#### GIVEN TASK:
Repeat the data verbatim.

#### MATERIAL PROVIDED:
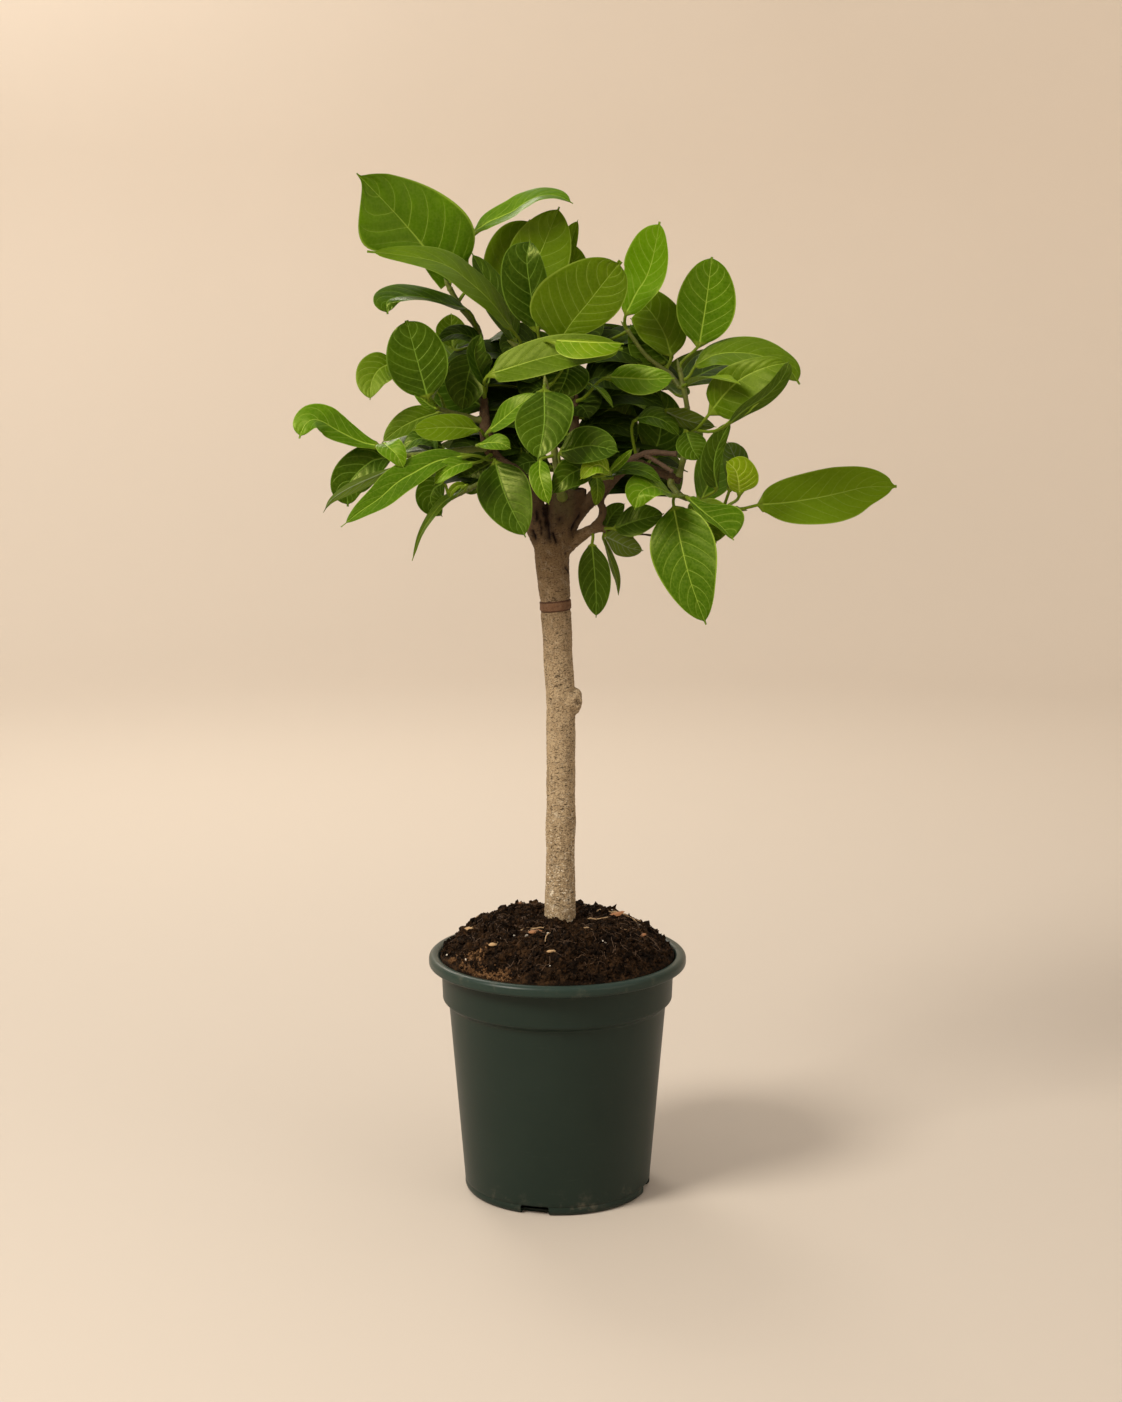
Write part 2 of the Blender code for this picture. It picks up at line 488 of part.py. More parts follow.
def make_leaf(name, carrier, hint, spine, width, face, widest, fold, twist, finish):
    """A stalk that starts at its carrier's bark and runs on into a thin folded blade."""
    spine = [place(point) for point in spine]
    face = Vector(face)

    def heading(t):
        ahead, behind = min(t + HEADING_STEP, 1.0), max(t - HEADING_STEP, 0.0)
        return (curve_through(spine, ahead) - curve_through(spine, behind)).normalized()

    base, start = spine[0], heading(0.0)
    across = start.cross(face).normalized()
    seat, outward = carrier_seat(PATHS[carrier], hint, base)
    reach = (base - seat).length / 3
    stalk = (seat, seat + outward * reach, base - start * reach, base)
    rings = []
    for t in STALK_STATIONS:
        centre = bezier(*stalk, t)
        way = outward if t == 0.0 else (bezier(*stalk, t + HEADING_STEP) - centre).normalized()
        side = (across - way * across.dot(way)).normalized()
        rings.append(ring_on(centre, way, side, PETIOLE_RADIUS))
    lift = math.radians(fold)
    for t in LEAF_STATIONS:
        way = heading(t)
        side = way.cross(face).normalized()
        normal = side.cross(way)
        turn = math.radians(twist) * (t - 0.5)
        side, normal = (side * math.cos(turn) + normal * math.sin(turn),
                        normal * math.cos(turn) - side * math.sin(turn))
        half = width / 2 * blade_share(t, widest)
        thick = BLADE_THICKNESS if t > 0.0 else PETIOLE_RADIUS * 2
        ring = []
        for u, level in BLADE_SECTION:
            out = half * u
            spot = curve_through(spine, t) + side * out * math.cos(lift) + normal * abs(out) * math.sin(lift)
            ring.append(spot + normal * thick * level)
        rings.append(ring)
    mesh = bmesh.new()
    loops = [[mesh.verts.new(spot * MM) for spot in ring] for ring in rings]
    for lower, higher in zip(loops, loops[1:]):
        for i in range(RING_POINTS):
            j = (i + 1) % RING_POINTS
            mesh.faces.new((lower[i], lower[j], higher[j], higher[i]))
    mesh.faces.new(loops[0])
    mesh.faces.new(loops[-1])
    bmesh.ops.recalc_face_normals(mesh, faces=mesh.faces)
    data = bpy.data.meshes.new(name)
    mesh.to_mesh(data)
    mesh.free()
    return add_object(name, data, finish)


make_pot()
make_soil()
PATHS = {"trunk": smooth(TRUNK)}
for limb, limb_points in LIMBS.items():
    PATHS[limb] = smooth(limb_points)
make_trunk()
for shoot, (shoot_carrier, shoot_hint, shoot_points) in SHOOTS.items():
    make_shoot(shoot, shoot_carrier, shoot_hint, shoot_points)
for leaf, leaf_values in LEAVES.items():
    make_leaf(leaf, *leaf_values)
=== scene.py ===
# %% [markdown]
# # A potted council tree, dressed around its CAD frame
#
# The CAD model already holds the real sizes: a nursery pot, its soil, a woody trunk, a dozen green
# shoots and forty-one leaves. Here each of those plain solids is replaced by a finely modelled piece
# in the same place, and leaves, twigs and crumbs are added that the CAD model leaves out. The frame
# is loaded first, and its box is kept, because the finished plant has to be as large. Lengths of the
# plant are in millimetres until they enter a mesh, since a grower calls a leaf 60 wide and not 0.06.

# %% Load the frame
import math
import random

import bpy
import numpy as np
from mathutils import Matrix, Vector, noise


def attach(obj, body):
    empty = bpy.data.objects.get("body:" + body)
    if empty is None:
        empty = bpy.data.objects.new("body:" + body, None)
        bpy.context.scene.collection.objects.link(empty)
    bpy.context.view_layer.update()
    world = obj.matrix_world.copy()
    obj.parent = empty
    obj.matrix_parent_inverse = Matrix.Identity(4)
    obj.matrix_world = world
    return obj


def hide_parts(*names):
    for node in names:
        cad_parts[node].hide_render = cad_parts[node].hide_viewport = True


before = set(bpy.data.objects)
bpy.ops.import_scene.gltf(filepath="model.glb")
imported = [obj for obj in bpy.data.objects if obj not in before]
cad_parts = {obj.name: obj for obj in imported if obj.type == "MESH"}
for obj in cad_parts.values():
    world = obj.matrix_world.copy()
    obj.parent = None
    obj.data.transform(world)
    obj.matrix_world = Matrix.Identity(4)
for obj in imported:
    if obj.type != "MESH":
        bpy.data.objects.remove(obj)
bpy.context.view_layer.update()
MM = 0.001

# %% [markdown]
# ## The eye
#
# The camera stands a little over two metres in front of the pot, at the height of the crown, and
# looks down by under ten degrees. The same eye point also lays out the plant: every place on it is
# given as an elevation, x and z on the plane through the trunk, and a depth y that slides the place
# along its line of sight. A leaf can then be moved nearer or further without leaving its outline.

# %% Camera
EYE = Vector((3.6, -2335.0, 895.0))
LOOK_DOWN = 0.1668
LENS = 61.14
SENSOR_WIDTH = 36.0
# The elevation is enlarged by this much, about this point, before a place is slid along its line
PLANT_SCALE = 1.0075
SCALE_CENTRE = Vector((0.0, 0.0, 386.0))


def place(point):
    """A point (x, z, y) of the elevation as a place in millimetres."""
    x, z, y = point
    on_plane = SCALE_CENTRE + (Vector((x, 0.0, z)) - SCALE_CENTRE) * PLANT_SCALE
    return EYE + (on_plane - EYE) * ((y - EYE.y) / -EYE.y)


camera = bpy.data.objects.new("camera", bpy.data.cameras.new("camera"))
bpy.context.scene.collection.objects.link(camera)
camera.location = EYE * MM
camera.rotation_euler = (math.pi / 2 - LOOK_DOWN, 0.0, 0.0)
camera.data.lens = LENS
camera.data.sensor_width = SENSOR_WIDTH
bpy.context.scene.camera = camera
print("camera", round(camera.data.lens, 1), "mm lens, at", [round(v, 3) for v in camera.location])

# %% [markdown]
# ## Small tools
#
# Every piece is modelled as by hand: a primitive is added, shaped in edit mode and finished with
# modifiers. These helpers keep that short. The first one clears the selection, because an operator
# acts on everything that is selected, and the CAD nodes are selected after loading.

# %% Modelling helpers
MERGE_DISTANCE = 0.00001  # metres


def start_fresh():
    """Back to object mode with nothing selected."""
    if bpy.context.mode != "OBJECT":
        bpy.ops.object.mode_set(mode="OBJECT")
    bpy.ops.object.select_all(action="DESELECT")


def named(name):
    """Names the piece that was just added, and puts its place and size into its mesh."""
    piece = bpy.context.object
    piece.name = piece.data.name = name
    bpy.ops.object.transform_apply(location=True, rotation=True, scale=True)
    return piece


def apply_modifier(piece, kind, **settings):
    """Adds a modifier with its settings and applies it at once."""
    modifier = piece.modifiers.new(kind.lower(), kind)
    for key, value in settings.items():
        setattr(modifier, key, value)
    bpy.context.view_layer.objects.active = piece
    bpy.ops.object.modifier_apply(modifier=modifier.name)


def finish_piece(piece, materials, slot, *nodes):
    """Gives a piece its materials, lets it ride with the plant and stand for its CAD nodes."""
    piece.data.materials.clear()
    for material in materials:
        piece.data.materials.append(material)
    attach(piece, "root")
    if nodes:
        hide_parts(*nodes)
    return piece


def shade_smooth(piece, angle=None):
    """Smooth all over, or only across edges that are blunter than the angle in degrees."""
    start_fresh()
    piece.select_set(True)
    bpy.context.view_layer.objects.active = piece
    if angle is None:
        bpy.ops.object.shade_smooth()
    else:
        bpy.ops.object.shade_smooth_by_angle(angle=math.radians(angle))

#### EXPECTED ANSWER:
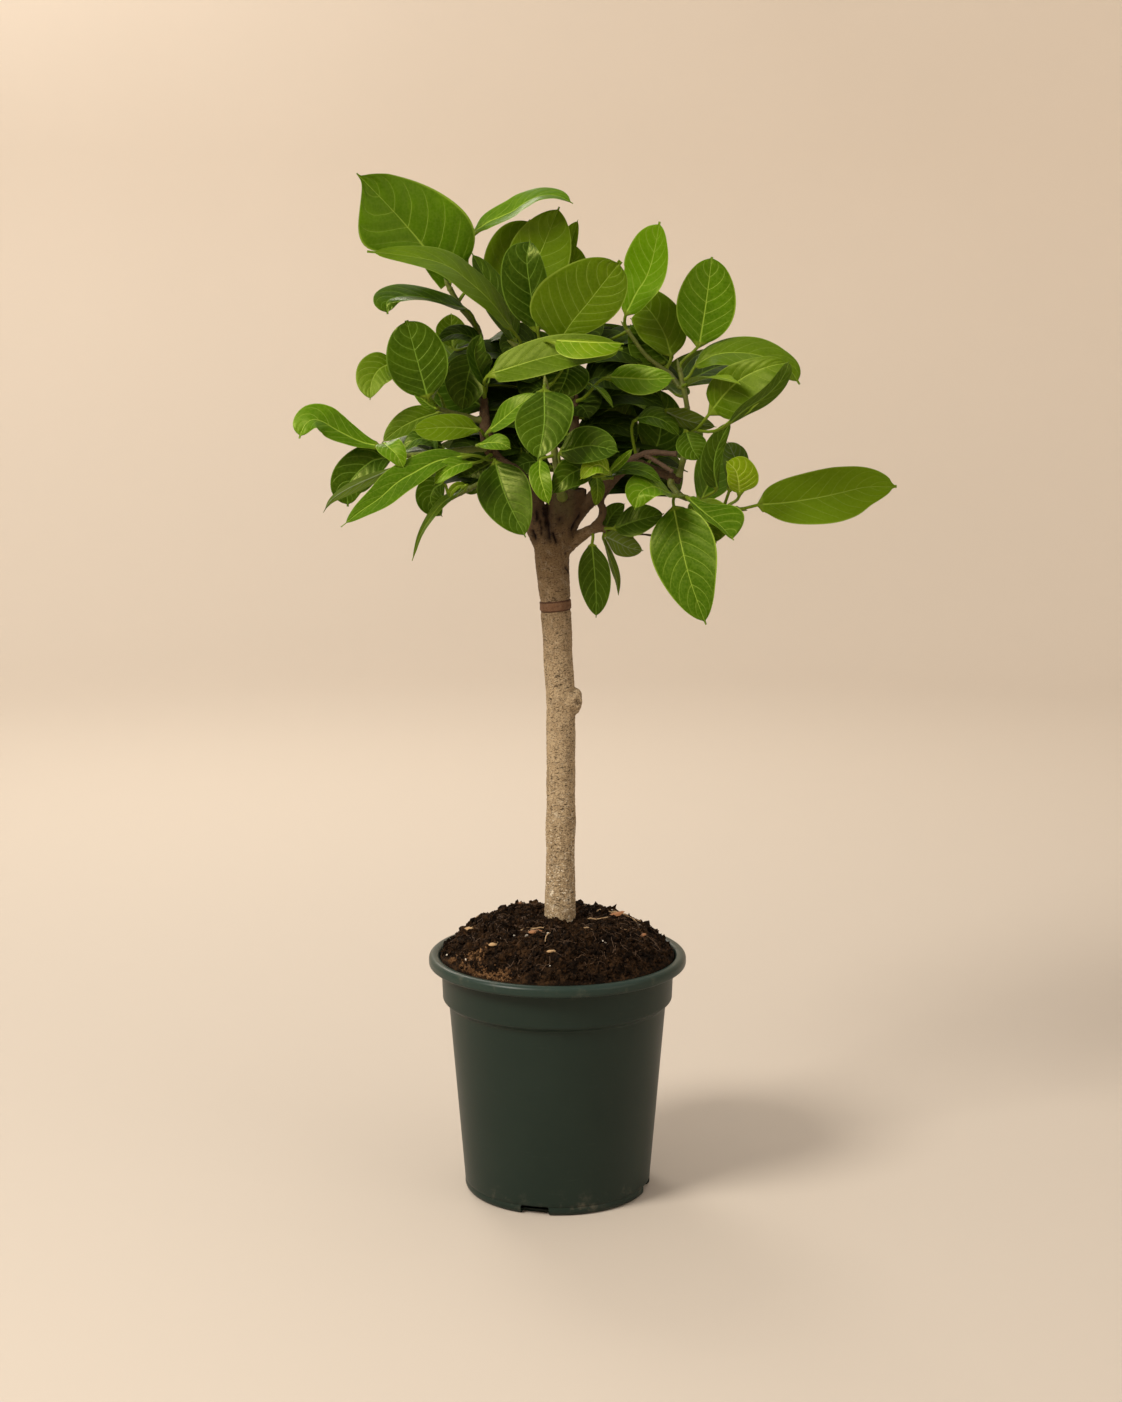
Write part 2 of the Blender code for this picture. It picks up at line 488 of part.py. More parts follow.
def make_leaf(name, carrier, hint, spine, width, face, widest, fold, twist, finish):
    """A stalk that starts at its carrier's bark and runs on into a thin folded blade."""
    spine = [place(point) for point in spine]
    face = Vector(face)

    def heading(t):
        ahead, behind = min(t + HEADING_STEP, 1.0), max(t - HEADING_STEP, 0.0)
        return (curve_through(spine, ahead) - curve_through(spine, behind)).normalized()

    base, start = spine[0], heading(0.0)
    across = start.cross(face).normalized()
    seat, outward = carrier_seat(PATHS[carrier], hint, base)
    reach = (base - seat).length / 3
    stalk = (seat, seat + outward * reach, base - start * reach, base)
    rings = []
    for t in STALK_STATIONS:
        centre = bezier(*stalk, t)
        way = outward if t == 0.0 else (bezier(*stalk, t + HEADING_STEP) - centre).normalized()
        side = (across - way * across.dot(way)).normalized()
        rings.append(ring_on(centre, way, side, PETIOLE_RADIUS))
    lift = math.radians(fold)
    for t in LEAF_STATIONS:
        way = heading(t)
        side = way.cross(face).normalized()
        normal = side.cross(way)
        turn = math.radians(twist) * (t - 0.5)
        side, normal = (side * math.cos(turn) + normal * math.sin(turn),
                        normal * math.cos(turn) - side * math.sin(turn))
        half = width / 2 * blade_share(t, widest)
        thick = BLADE_THICKNESS if t > 0.0 else PETIOLE_RADIUS * 2
        ring = []
        for u, level in BLADE_SECTION:
            out = half * u
            spot = curve_through(spine, t) + side * out * math.cos(lift) + normal * abs(out) * math.sin(lift)
            ring.append(spot + normal * thick * level)
        rings.append(ring)
    mesh = bmesh.new()
    loops = [[mesh.verts.new(spot * MM) for spot in ring] for ring in rings]
    for lower, higher in zip(loops, loops[1:]):
        for i in range(RING_POINTS):
            j = (i + 1) % RING_POINTS
            mesh.faces.new((lower[i], lower[j], higher[j], higher[i]))
    mesh.faces.new(loops[0])
    mesh.faces.new(loops[-1])
    bmesh.ops.recalc_face_normals(mesh, faces=mesh.faces)
    data = bpy.data.meshes.new(name)
    mesh.to_mesh(data)
    mesh.free()
    return add_object(name, data, finish)


make_pot()
make_soil()
PATHS = {"trunk": smooth(TRUNK)}
for limb, limb_points in LIMBS.items():
    PATHS[limb] = smooth(limb_points)
make_trunk()
for shoot, (shoot_carrier, shoot_hint, shoot_points) in SHOOTS.items():
    make_shoot(shoot, shoot_carrier, shoot_hint, shoot_points)
for leaf, leaf_values in LEAVES.items():
    make_leaf(leaf, *leaf_values)
=== scene.py ===
# %% [markdown]
# # A potted council tree, dressed around its CAD frame
#
# The CAD model already holds the real sizes: a nursery pot, its soil, a woody trunk, a dozen green
# shoots and forty-one leaves. Here each of those plain solids is replaced by a finely modelled piece
# in the same place, and leaves, twigs and crumbs are added that the CAD model leaves out. The frame
# is loaded first, and its box is kept, because the finished plant has to be as large. Lengths of the
# plant are in millimetres until they enter a mesh, since a grower calls a leaf 60 wide and not 0.06.

# %% Load the frame
import math
import random

import bpy
import numpy as np
from mathutils import Matrix, Vector, noise


def attach(obj, body):
    empty = bpy.data.objects.get("body:" + body)
    if empty is None:
        empty = bpy.data.objects.new("body:" + body, None)
        bpy.context.scene.collection.objects.link(empty)
    bpy.context.view_layer.update()
    world = obj.matrix_world.copy()
    obj.parent = empty
    obj.matrix_parent_inverse = Matrix.Identity(4)
    obj.matrix_world = world
    return obj


def hide_parts(*names):
    for node in names:
        cad_parts[node].hide_render = cad_parts[node].hide_viewport = True


before = set(bpy.data.objects)
bpy.ops.import_scene.gltf(filepath="model.glb")
imported = [obj for obj in bpy.data.objects if obj not in before]
cad_parts = {obj.name: obj for obj in imported if obj.type == "MESH"}
for obj in cad_parts.values():
    world = obj.matrix_world.copy()
    obj.parent = None
    obj.data.transform(world)
    obj.matrix_world = Matrix.Identity(4)
for obj in imported:
    if obj.type != "MESH":
        bpy.data.objects.remove(obj)
bpy.context.view_layer.update()
MM = 0.001

# %% [markdown]
# ## The eye
#
# The camera stands a little over two metres in front of the pot, at the height of the crown, and
# looks down by under ten degrees. The same eye point also lays out the plant: every place on it is
# given as an elevation, x and z on the plane through the trunk, and a depth y that slides the place
# along its line of sight. A leaf can then be moved nearer or further without leaving its outline.

# %% Camera
EYE = Vector((3.6, -2335.0, 895.0))
LOOK_DOWN = 0.1668
LENS = 61.14
SENSOR_WIDTH = 36.0
# The elevation is enlarged by this much, about this point, before a place is slid along its line
PLANT_SCALE = 1.0075
SCALE_CENTRE = Vector((0.0, 0.0, 386.0))


def place(point):
    """A point (x, z, y) of the elevation as a place in millimetres."""
    x, z, y = point
    on_plane = SCALE_CENTRE + (Vector((x, 0.0, z)) - SCALE_CENTRE) * PLANT_SCALE
    return EYE + (on_plane - EYE) * ((y - EYE.y) / -EYE.y)


camera = bpy.data.objects.new("camera", bpy.data.cameras.new("camera"))
bpy.context.scene.collection.objects.link(camera)
camera.location = EYE * MM
camera.rotation_euler = (math.pi / 2 - LOOK_DOWN, 0.0, 0.0)
camera.data.lens = LENS
camera.data.sensor_width = SENSOR_WIDTH
bpy.context.scene.camera = camera
print("camera", round(camera.data.lens, 1), "mm lens, at", [round(v, 3) for v in camera.location])

# %% [markdown]
# ## Small tools
#
# Every piece is modelled as by hand: a primitive is added, shaped in edit mode and finished with
# modifiers. These helpers keep that short. The first one clears the selection, because an operator
# acts on everything that is selected, and the CAD nodes are selected after loading.

# %% Modelling helpers
MERGE_DISTANCE = 0.00001  # metres


def start_fresh():
    """Back to object mode with nothing selected."""
    if bpy.context.mode != "OBJECT":
        bpy.ops.object.mode_set(mode="OBJECT")
    bpy.ops.object.select_all(action="DESELECT")


def named(name):
    """Names the piece that was just added, and puts its place and size into its mesh."""
    piece = bpy.context.object
    piece.name = piece.data.name = name
    bpy.ops.object.transform_apply(location=True, rotation=True, scale=True)
    return piece


def apply_modifier(piece, kind, **settings):
    """Adds a modifier with its settings and applies it at once."""
    modifier = piece.modifiers.new(kind.lower(), kind)
    for key, value in settings.items():
        setattr(modifier, key, value)
    bpy.context.view_layer.objects.active = piece
    bpy.ops.object.modifier_apply(modifier=modifier.name)


def finish_piece(piece, materials, slot, *nodes):
    """Gives a piece its materials, lets it ride with the plant and stand for its CAD nodes."""
    piece.data.materials.clear()
    for material in materials:
        piece.data.materials.append(material)
    attach(piece, "root")
    if nodes:
        hide_parts(*nodes)
    return piece


def shade_smooth(piece, angle=None):
    """Smooth all over, or only across edges that are blunter than the angle in degrees."""
    start_fresh()
    piece.select_set(True)
    bpy.context.view_layer.objects.active = piece
    if angle is None:
        bpy.ops.object.shade_smooth()
    else:
        bpy.ops.object.shade_smooth_by_angle(angle=math.radians(angle))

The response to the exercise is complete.